4. Dealer Inventory and Channel Health

Dealer inventory normalization has improved channel health, reducing discounting and supporting full-margin sales. This positions Malibu to better absorb macro volatility and maintain pricing discipline as new models launch.

5. Capital Allocation Discipline

Malibu continues to return capital at attractive prices, balancing reinvestment for growth with shareholder returns. This discipline is critical as the integration of SACSTOR and execution of cost initiatives remain capital intensive in the near term.

Key Considerations

This quarter’s results reflect a pivotal moment for Malibu Boats, as operational initiatives and acquisition integration converge to reshape both the margin structure and the company’s growth profile.

Key Considerations:

  • Integration Complexity: The full financial impact of SACSTOR will be evident in Q4, testing Malibu’s ability to harmonize operations and cost structures across regions.
  • Margin Sustainability: The durability of margin gains from centralized sourcing will be tested as mix tailwinds fade and input costs remain dynamic.
  • Product Pipeline Execution: Delivering on SACSTOR’s multi-year model plan is essential for sustaining top-line and margin growth.
  • Seasonality Shift: European sales now play a larger role, requiring new approaches to inventory, logistics, and dealer support in peak quarters.
  • Capital Allocation Tradeoffs: Ongoing return of capital must be balanced against the need to fund integration, innovation, and working capital for a more complex business.

Risks

Key risks include integration execution for SACSTOR, especially as Malibu manages a more complex, seasonally skewed business across continents. Input cost inflation remains a watchpoint, though current trends are stable. Any disruption to dealer inventory health or delays in product launches could pressure both revenue and margin trajectories. Management’s ability to sustain cost discipline and realize synergy targets will be critical to achieving long-term guidance.

Forward Outlook

For Q4, Malibu Boats guided to:

  • SACSTOR net sales of $57 million to $59 million, with 10% to 11% EBITDA margin
  • Consolidated net sales of $261 million to $267 million and adjusted EBITDA of $29 million to $31 million (11% to 12% margin)

For full-year 2026, management expects:

  • Legacy adjusted EBITDA margin at the lower end of the 8% to 9% range

Management highlighted several factors that will shape future quarters:

  • Q4 will capture the full seasonal impact of SACSTOR’s European sales
  • Centralized sourcing and other cost initiatives are expected to continue flowing through margins

Takeaways

Malibu’s third quarter demonstrates the power of operational discipline and portfolio expansion, but integration and cost management will define the path forward.
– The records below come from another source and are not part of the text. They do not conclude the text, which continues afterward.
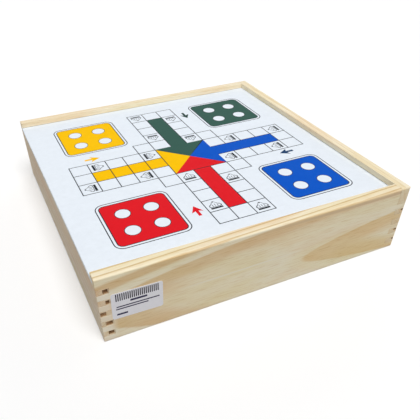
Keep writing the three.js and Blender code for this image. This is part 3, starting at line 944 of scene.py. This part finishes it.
def roundedBlock(block, size, marks, matrix, name, finishes, node):
    # marks: (axis, 1 or -1) of a face -> loops of its sunk figures
    radius, arcs = block["edge"], block["edgeArcs"]
    bm = bmesh.new()
    half = [s / 2 for s in size]
    grades = [radius * tan(radians(45 * k / arcs)) for k in range(arcs + 1)]
    for axis in range(3):
        for facing in (-1, 1):
            a, b = (axis + 1) % 3, (axis + 2) % 3
            if facing < 0:
                a, b = b, a
            levels = []
            for way in (a, b):
                flat = half[way] - radius
                levels.append([-flat - g for g in reversed(grades)] + [flat + g for g in grades])

            def corner(i, j):
                point = [0, 0, 0]
                point[a], point[b], point[axis] = levels[0][i], levels[1][j], facing * half[axis]
                return bm.verts.new(point)

            # strips and corners round the flat middle, which is then cut into its figures
            count = len(levels[0])
            grid = [[corner(i, j) for j in range(count)] for i in range(count)]
            for i in range(count - 1):
                for j in range(count - 1):
                    if (i, j) != (arcs, arcs):
                        bm.faces.new([grid[i][j], grid[i + 1][j], grid[i + 1][j + 1], grid[i][j + 1]])
            ways = [Vector([1.0 if k == w else 0.0 for k in range(3)]) for w in (a, b)]
            plane = facingPlane(ways[0].cross(ways[1]) * half[axis], *ways)
            plane = plane @ Matrix.Scale(1 / mm, 4)
            outer = rectangle(0, 0, 2 * (half[a] - radius), 2 * (half[b] - radius))
            cutRegions(bm, [(0, outer)] + [(1, loop) for loop in marks.get((axis, facing), [])], plane)
    bmesh.ops.remove_doubles(bm, verts=bm.verts, dist=easing["weld"])
    # each point goes to the radius about the block's inner core
    for vert in bm.verts:
        inner = Vector([max(-h + radius, min(h - radius, p)) for p, h in zip(vert.co, half)])
        vert.co = inner + (vert.co - inner).normalized() * radius
    sunk = [f for f in bm.faces if f.material_index == 1]
    for way in {tuple(round(c) for c in f.normal) for f in sunk}:
        figures = [f for f in sunk if f.is_valid and tuple(round(c) for c in f.normal) == way]
        grown = bmesh.ops.extrude_face_region(bm, geom=figures)["geom"]
        bmesh.ops.translate(bm, verts=[g for g in grown if isinstance(g, bmesh.types.BMVert)],
                            vec=Vector(way) * -block["sink"])
        bmesh.ops.delete(bm, geom=[f for f in figures if f.is_valid], context="FACES_ONLY")
    bm.transform(matrix @ Matrix.Scale(mm, 4))
    return showPiece(name, bm, finishes, "box", [node])


domino = {
    "thickness": 5.5, "seam": 0.5, "edge": 0.9, "edgeArcs": 2,
    "pipRadius": 1.75, "pipSides": 18, "pipStep": 5.6, "halfAway": 11.3, "groove": (0.7, 18), "sink": 0.35,
    "seed": 7,
}
dominoFinishes = [plasticFinish("ivory", "#F3EFE4", 0.3), plasticFinish("black_paint", "#17171A", 0.4)]
tiles = [(a, b) for a in range(7) for b in range(a, 7)]
random.Random(domino["seed"]).shuffle(tiles)
stacks = sorted(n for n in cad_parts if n.startswith("domino_stack_"))
tilesPerStack = len(tiles) // len(stacks)
for stackNumber, stack in enumerate(stacks):
    low, high, middle = nodeBox(stack)
    size = ((high.x - low.x) / mm, (high.y - low.y) / mm, domino["thickness"])
    for layer in range(tilesPerStack):
        values = tiles[stackNumber * tilesPerStack + layer]
        loops = [rectangle(0, 0, *domino["groove"])]
        for value, side in zip(values, (-1, 1)):
            for a, b in pipLayouts[value]:
                u, v = side * domino["halfAway"] + b * domino["pipStep"], a * domino["pipStep"]
                loops.append(disc(u, v, domino["pipRadius"], domino["pipSides"]))
        rise = low.z + (domino["thickness"] / 2 + layer * (domino["thickness"] + domino["seam"])) * mm
        spot = Matrix.Translation((middle.x, middle.y, rise))
        roundedBlock(domino, size, {(2, 1): loops}, spot, f"domino_{values[0]}_{values[1]}",
                     dominoFinishes, stack)

# faces: (axis, 1 or -1) -> pips, so that opposite faces add up to seven
die = {
    "size": 15, "edge": 2, "edgeArcs": 4,
    "pipRadius": 1.35, "pipSides": 18, "pipStep": 3.6, "sink": 0.5,
    "turns": {"die_1": 14, "die_2": -28},
    "faces": {(2, 1): 1, (2, -1): 6, (0, 1): 2, (0, -1): 5, (1, 1): 4, (1, -1): 3},
}
dieFinishes = [plasticFinish("die_white", "#F4F3EF", 0.2), dominoFinishes[1]]
for node, turn in die["turns"].items():
    middle = nodeBox(node)[2]
    marks = {face: [disc(a * die["pipStep"], b * die["pipStep"], die["pipRadius"], die["pipSides"])
                    for a, b in pipLayouts[value]] for face, value in die["faces"].items()}
    spot = Matrix.Translation(middle) @ Matrix.Rotation(radians(turn), 4, "Z")
    roundedBlock(die, (die["size"],) * 3, marks, spot, node + "_moulded", dieFinishes, node)
print("dominoes and dice done")


# Floor, light and camera

studio = {
    "floorSize": 12,           # in metres
    "floorDrop": 0.2,          # keeps the floor clear of the walls' lower edges
    "floorShade": "#727272",
    "floorSeen": "#FFFFFF",
    "skyLevel": 0.22,          # light from all round, where 1 shows a colour as it is written
}
# level: what a lamp adds on a surface that faces it. turn: degrees from the front towards the right.
# The fill comes low from behind and leaves no sheen of its own.
lamps = {
    "key_softbox": {"level": 0.845, "turn": -9, "height": 63, "spread": 45, "sheen": True},
    "fill_softbox": {"level": 0.34, "turn": 140, "height": 6, "spread": 40, "sheen": False},
}


def seenShare(tree):
    # 1 where the camera, a shiny or a clear surface looks, 0 where light is only gathered
    ray = addNode(tree, "LightPath")
    seen = addNode(tree, "Math", {0: ray.outputs["Is Camera Ray"], 1: ray.outputs["Is Glossy Ray"]},
                   operation="MAXIMUM")
    return addNode(tree, "Math", {0: seen, 1: ray.outputs["Is Transmission Ray"]}, operation="MAXIMUM")


def floorFinish():
    # matt studio paper; the camera and clear or shiny surfaces see it as white
    finish, tree, shader = startFinish("matt_studio_paper", ior=1.45, roughness=0.9)
    shader.inputs["Specular IOR Level"].default_value = 0
    shade = addNode(tree, "Mix", {
        mixShare: seenShare(tree), mixFirst: studio["floorShade"], mixSecond: studio["floorSeen"]},
        data_type="RGBA")
    tree.links.new(shade.outputs[mixResult], shader.inputs["Base Color"])
    return finish


floorMesh = bpy.data.meshes.new("studio_floor")
corners = rectangle(0, 0, studio["floorSize"], studio["floorSize"])
floorMesh.from_pydata([(x, y, 0) for x, y in corners], [], [(0, 1, 2, 3)])
floorMesh.materials.append(floorFinish())
floor = bpy.data.objects.new("studio_floor", floorMesh)
floor.location.z = -studio["floorDrop"] * mm
scene.collection.objects.link(floor)

sky = bpy.data.worlds.new("studio_sky")
sky.use_nodes = True
background = sky.node_tree.nodes["Background"]
strength = addNode(sky.node_tree, "MapRange", {
    0: seenShare(sky.node_tree), toLow: studio["skyLevel"], toHigh: 1})
background.inputs["Color"].default_value = (1, 1, 1, 1)
sky.node_tree.links.new(strength.outputs[0], background.inputs["Strength"])
scene.world = sky

for name, lamp in lamps.items():
    light = bpy.data.lights.new(name, "SUN")
    light.angle = radians(lamp["spread"])
    light.energy = pi * lamp["level"]
    turn, rise = radians(lamp["turn"]), radians(lamp["height"])
    towards = Vector((sin(turn) * cos(rise), -cos(turn) * cos(rise), sin(rise)))
    softbox = bpy.data.objects.new(name, light)
    softbox.rotation_mode = "QUATERNION"
    softbox.rotation_quaternion = towards.to_track_quat("Z", "Y")
    softbox.visible_glossy = lamp["sheen"]
    scene.collection.objects.link(softbox)

# the shift is the photograph's framing; clip is in metres
view = {
    "place": (-190.4, -411.6, 295.6),
    "ahead": (0.30437, 0.68391, -0.66305),
    "right": (0.90961, -0.41532, -0.01084),
    "sensor": 36, "lens": 40.434, "shift": (0.0539, 0.155), "clip": (0.01, 50),
}
lens = bpy.data.cameras.new("camera")
lens.sensor_width = view["sensor"]
lens.lens = view["lens"]
lens.shift_x, lens.shift_y = view["shift"]
lens.clip_start, lens.clip_end = view["clip"]
camera = bpy.data.objects.new("camera", lens)
ahead = Vector(view["ahead"]).normalized()
right = (Vector(view["right"]) - ahead * ahead.dot(Vector(view["right"]))).normalized()
turned = Matrix((right, right.cross(ahead), -ahead)).transposed().to_4x4()
camera.matrix_world = Matrix.Translation(Vector(view["place"]) * mm) @ turned
scene.collection.objects.link(camera)
scene.camera = camera
scene.view_settings.view_transform = "Standard"
print("studio done")
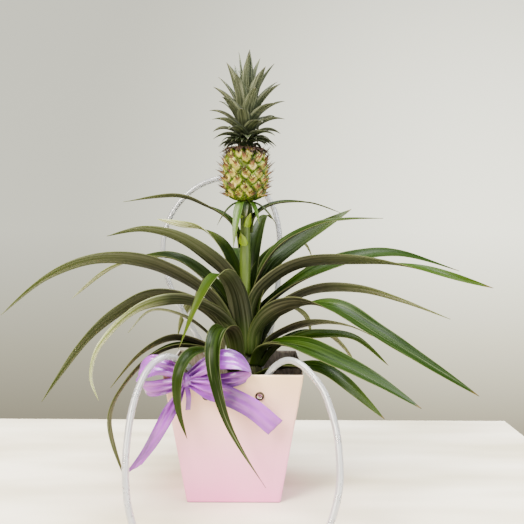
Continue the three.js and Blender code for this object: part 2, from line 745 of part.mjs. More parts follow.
function bow() {
  const gathered = (u) => RIBBON.width * (0.35 + 0.65 * Math.sin(Math.PI * u));
  const opening = (u) => THREE.MathUtils.smoothstep(u, 0, 0.35);
  const spread = (u) => RIBBON.width * THREE.MathUtils.lerp(0.3, 0.78, opening(u));
  const knot = new THREE.SphereGeometry(1, 10, 7).scale(7.5, 5.5, 9).translate(-56, -92, 161);
  const strips = [
    // left loop, right loop
    ribbonStrip(
      [
        [-57, -91, 163], [-74, -92, 175], [-94, -93, 179], [-112, -92, 167],
        [-104, -90, 151], [-80, -90.5, 153], [-57, -91.5, 160],
      ],
      [
        [0.1, 0.5, 1], [0.1, 0.35, 1], [-0.2, 0.5, 1], [0, 1, 0.4],
        [0.1, 0.6, -0.8], [0.1, 0.4, -1], [0.1, 0.5, -1],
      ],
      gathered, 10,
    ),
    ribbonStrip(
      [
        [-55, -91, 163], [-36, -93, 177], [-12, -95, 187], [8, -95, 183],
        [21, -93, 169], [-5, -91.5, 161], [-55, -91.5, 161],
      ],
      [
        [-0.1, 0.5, 1], [-0.1, 0.5, 1], [0.2, 0.6, 1], [0.3, 1, 0.4],
        [0, 1, -0.4], [-0.1, 0.4, -1], [-0.1, 0.5, -1],
      ],
      gathered, 10,
    ),
    // right tail, left tail, short strand
    ribbonStrip(
      [[-56, -93, 160], [-32, -95, 152], [-6, -95, 143], [22, -93, 128.5], [51, -90, 104]],
      [[0.3, 0, 1], [0.3, 0, 1], [0.3, 0, 1], [0.5, 0, 1], [0.7, 0, 0.7]],
      spread, 6,
    ),
    ribbonStrip(
      [[-57, -93, 158], [-69, -97, 136], [-82, -99, 110], [-99, -97, 80], [-118, -94, 54]],
      [[1, 0, 0.4], [1, 0.1, 0.4], [1, 0, 0.4], [1, -0.1, 0.5], [1, 0, 0.6]],
      spread, 6,
    ),
    ribbonStrip(
      [[-55, -94, 158], [-52, -96, 142], [-53, -94, 126]],
      [[1, 0, 0.1], [1, 0.3, 0], [1, 0, 0.1]],
      () => RIBBON.strandWidth, 3,
    ),
  ];
  return geometryFrom(largestBody(join([solidOf(knot), ...strips]).subtract(bagGuard)));
}

part("ribbon_bow", bow(), "satin");

export default parts;
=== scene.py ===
# Potted pineapple plant in a gift bag with tube handles and a satin bow
import math
from functools import partial
import bpy
import numpy as np
from mathutils import Matrix, Vector


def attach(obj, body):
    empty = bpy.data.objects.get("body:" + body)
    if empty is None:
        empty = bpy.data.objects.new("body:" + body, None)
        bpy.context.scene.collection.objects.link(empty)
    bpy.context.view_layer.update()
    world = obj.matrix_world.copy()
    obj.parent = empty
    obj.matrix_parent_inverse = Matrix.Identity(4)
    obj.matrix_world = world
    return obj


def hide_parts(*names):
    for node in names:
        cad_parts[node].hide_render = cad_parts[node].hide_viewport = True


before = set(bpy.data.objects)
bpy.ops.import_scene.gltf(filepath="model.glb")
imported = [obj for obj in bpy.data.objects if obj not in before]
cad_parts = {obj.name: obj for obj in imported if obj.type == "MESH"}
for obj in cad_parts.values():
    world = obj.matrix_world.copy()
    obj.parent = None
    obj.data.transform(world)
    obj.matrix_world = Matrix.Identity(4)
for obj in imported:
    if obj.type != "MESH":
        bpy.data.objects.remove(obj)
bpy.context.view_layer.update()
mm = 0.001


# Number and curve helpers

def lerp(a, b, t):
    return a + (b - a) * t


def ease(t, low, high):  # 0 below low, 1 above high, smooth between
    s = np.clip((t - low) / (high - low), 0, 1)
    return s * s * (3 - 2 * s)


def unit(v):
    return v / np.maximum(np.linalg.norm(v, axis=-1, keepdims=True), 1e-12)


def compass(degrees):  # level unit vector, 0 to the right and 90 to the back
    a = math.radians(degrees)
    return np.array([math.cos(a), math.sin(a), 0.0])


def roundTurn(sides):  # the angles of a full turn in equal steps
    return np.linspace(0, 2 * np.pi, sides, endpoint=False)


def splineAt(points, t, centripetal=True):
    # Catmull-Rom: between two points a cubic whose end slopes follow the points on both sides,
    # weighed by the square roots of their distances when centripetal, and alike when not
    p = np.asarray(points, float)
    first = 2 * p[0] - p[1] if centripetal else p[0]
    last = 2 * p[-1] - p[-2] if centripetal else p[-1]
    p = np.vstack([first, p, last])
    i = np.clip(np.floor(t).astype(int), 0, len(p) - 4)
    w = (t - i)[:, None]
    p0, p1, p2, p3 = p[i], p[i + 1], p[i + 2], p[i + 3]
    if centripetal:
        pairs = ((p0, p1), (p1, p2), (p2, p3))
        d0, d1, d2 = (np.sqrt(np.linalg.norm(b - a, axis=1))[:, None] for a, b in pairs)
        d1 = np.where(d1 < 1e-4, 1.0, d1)
        d0 = np.where(d0 < 1e-4, d1, d0)
        d2 = np.where(d2 < 1e-4, d1, d2)
        s1 = d1 * ((p1 - p0) / d0 - (p2 - p0) / (d0 + d1) + (p2 - p1) / d1)
        s2 = d1 * ((p2 - p1) / d1 - (p3 - p1) / (d1 + d2) + (p3 - p2) / d2)
    else:
        s1, s2 = (p2 - p0) / 2, (p3 - p1) / 2
    return p1 + s1 * w + (3 * (p2 - p1) - 2 * s1 - s2) * w**2 + (2 * (p1 - p2) + s1 + s2) * w**3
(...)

  • Margin Expansion Validates Sourcing Strategy: The 420bps sequential gross margin gain underscores the effectiveness of procurement consolidation, but sustainability will be tested as mix normalizes.
  • SACSTOR Integration Is a Structural Shift: Full-quarter results and product roadmap execution will determine the value unlocked by the acquisition.
  • Investors Should Watch Seasonality and Cost Flow-Through: The next quarter’s results will reveal whether Malibu can maintain earnings momentum and margin discipline as its business model evolves.

Conclusion

Malibu Boats’ Q3 2026 was defined by successful operational initiatives and the early stages of a transformational acquisition. The company’s ability to deliver margin gains while integrating SACSTOR and managing channel health positions it well for the coming year, but execution risks remain as the business model grows more complex and seasonality shifts.

Industry Read-Through

Malibu’s results highlight a broader trend in the recreational marine sector: cost discipline and sourcing centralization are becoming critical as input volatility persists. Acquisitions targeting geographic and seasonal diversification are likely to accelerate across the industry, with successful integration key to realizing value. Channel health and product innovation remain essential for sustaining pricing power, especially as dealers and OEMs adjust to new demand patterns and margin expectations. Forward-looking operators will need to balance capital allocation between growth, integration, and shareholder returns as the competitive landscape evolves.